No, but you do need relevant proof. If you lack public-sector references, use adjacent case studies that show similar complexity, risk controls, deliverables, or field conditions. Make the relevance obvious.

Should I mention specific drone models in the proposal?

Yes, but only after you explain the workflow and outcome. Equipment should support the method, not become the main story.

Is partnering with a local company worth it?

Often, yes. A strong local partner can improve access, logistics, language support, compliance awareness, and client confidence. Just be transparent about roles and quality control.

How do I compete if a buyer seems focused only on price?

Assume the buyer still cares about risk, even if price weighting is high. Make your scope, assumptions, deliverables, and risk controls very clear, and offer scope options instead of simply slashing price.

Are NGOs less strict about compliance than governments?

Not necessarily. Some NGOs move faster, but many are highly sensitive to legal, ethical, donor, and reputational risk. Treat compliance and data responsibility seriously in both cases.

Should I offer a free demo flight?

Only if it is strategically useful and carefully bounded. A short proof of capability can help, but do not give away full project thinking, planning, or deliverables for free.

What if the request for proposal is vague?

Use the formal clarification process if one exists. If not, price with explicit assumptions and exclusions. Vague scope is one of the biggest causes of margin loss.

How important is training or handover?

Very important when the client needs repeat use, internal adoption, or donor reporting continuity. Training and structured handover can be one of your strongest differentiators.

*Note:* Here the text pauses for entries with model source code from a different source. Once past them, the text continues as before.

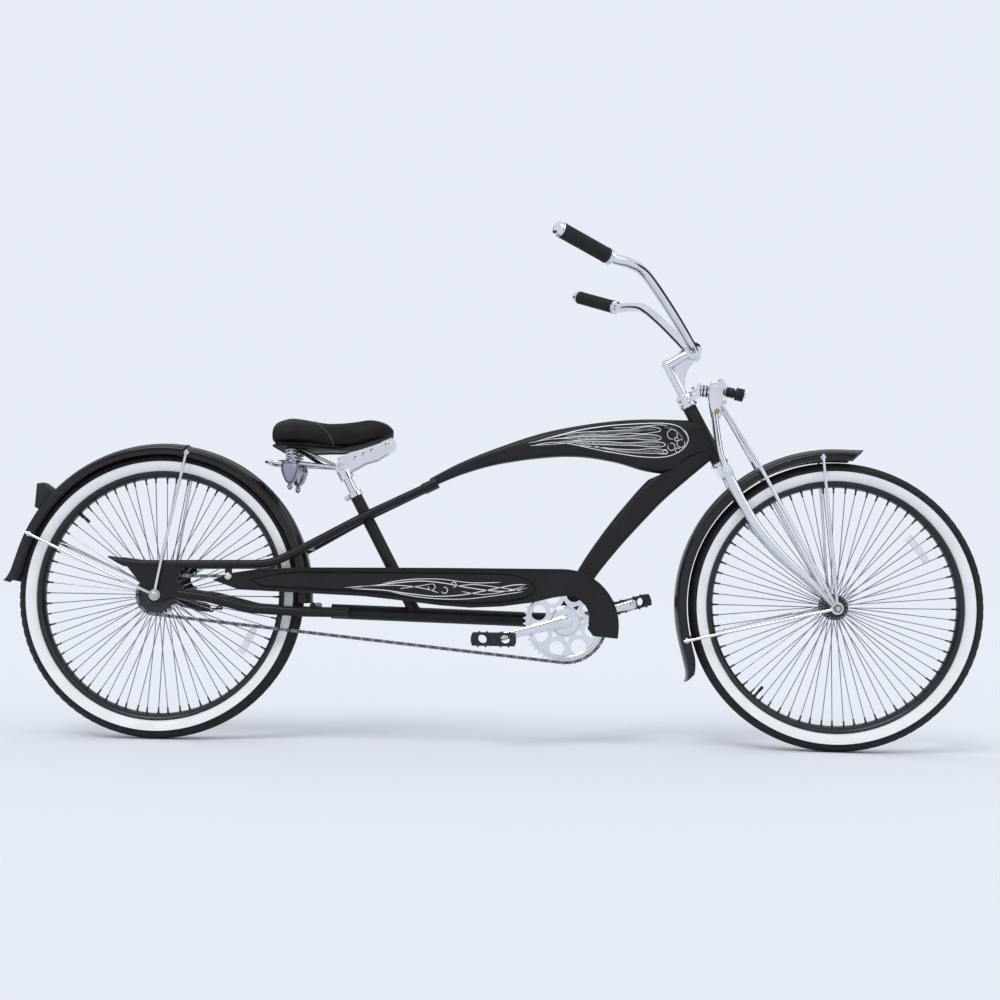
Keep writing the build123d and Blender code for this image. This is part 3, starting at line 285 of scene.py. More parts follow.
GRIP = Finish(
    "grip_rubber_matt", (0.014, 0.014, 0.014), (0.024, 0.024, 0.024), (0.60, 0.78),
    drift=50.0, grain=Grain.MATT, grain_per_m=2200.0, relief_mm=0.10, shine=0.25,
)
PLASTIC = Finish(
    "moulded_black_plastic", (0.015, 0.015, 0.015), (0.024, 0.024, 0.025), (0.42, 0.58),
    drift=40.0, grain=Grain.MATT, grain_per_m=1800.0, relief_mm=0.07, shine=0.3,
)
VINYL = Finish(
    "grained_black_vinyl", (0.007, 0.007, 0.007), (0.012, 0.011, 0.011), (0.42, 0.56),
    drift=18.0, grain=Grain.CELLS, grain_per_m=420.0, relief_mm=0.30, sheen=0.01, shine=0.15,
)
PIPING = Finish(
    "piping_vinyl", (0.010, 0.010, 0.010), (0.016, 0.016, 0.016), (0.30, 0.42),
    grain=Grain.MATT, grain_per_m=1200.0, relief_mm=0.06,
)
SEAM_VINYL = Finish(
    "seam_vinyl", (0.055, 0.054, 0.055), (0.085, 0.083, 0.084), (0.38, 0.50),
    grain=Grain.MATT, grain_per_m=1200.0, relief_mm=0.06,
)
RED_LENS = Finish(
    "red_reflector", (0.30, 0.006, 0.008), (0.24, 0.004, 0.006), (0.10, 0.18), coat=0.8,
    grain=Grain.PRISMS, grain_per_m=420.0, relief_mm=0.6,
)
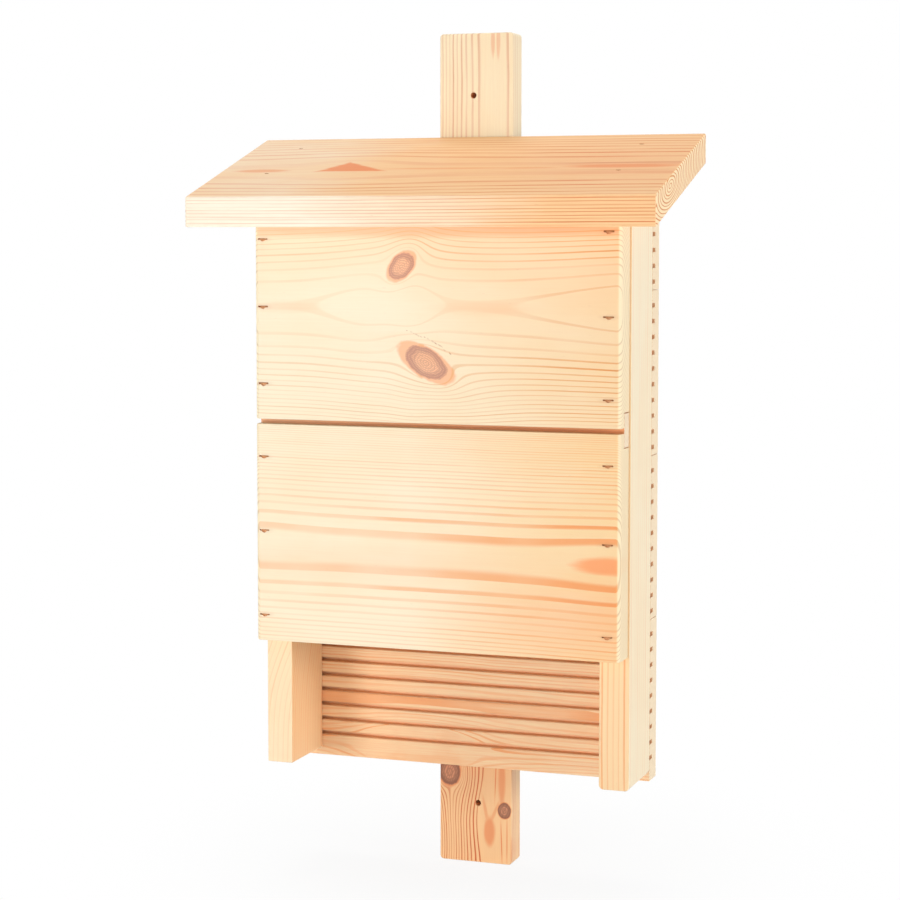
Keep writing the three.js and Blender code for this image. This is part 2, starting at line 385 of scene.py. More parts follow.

The next move that actually improves your win rate

Take your current proposal template and rewrite just the first two pages. Replace generic company language with the buyer’s mission, the exact deliverables, the likely field risks, and the decision value of your output. When public and NGO buyers can see that you understand their world and have priced for reliable delivery, you stop looking generic and stop needing to compete like a commodity.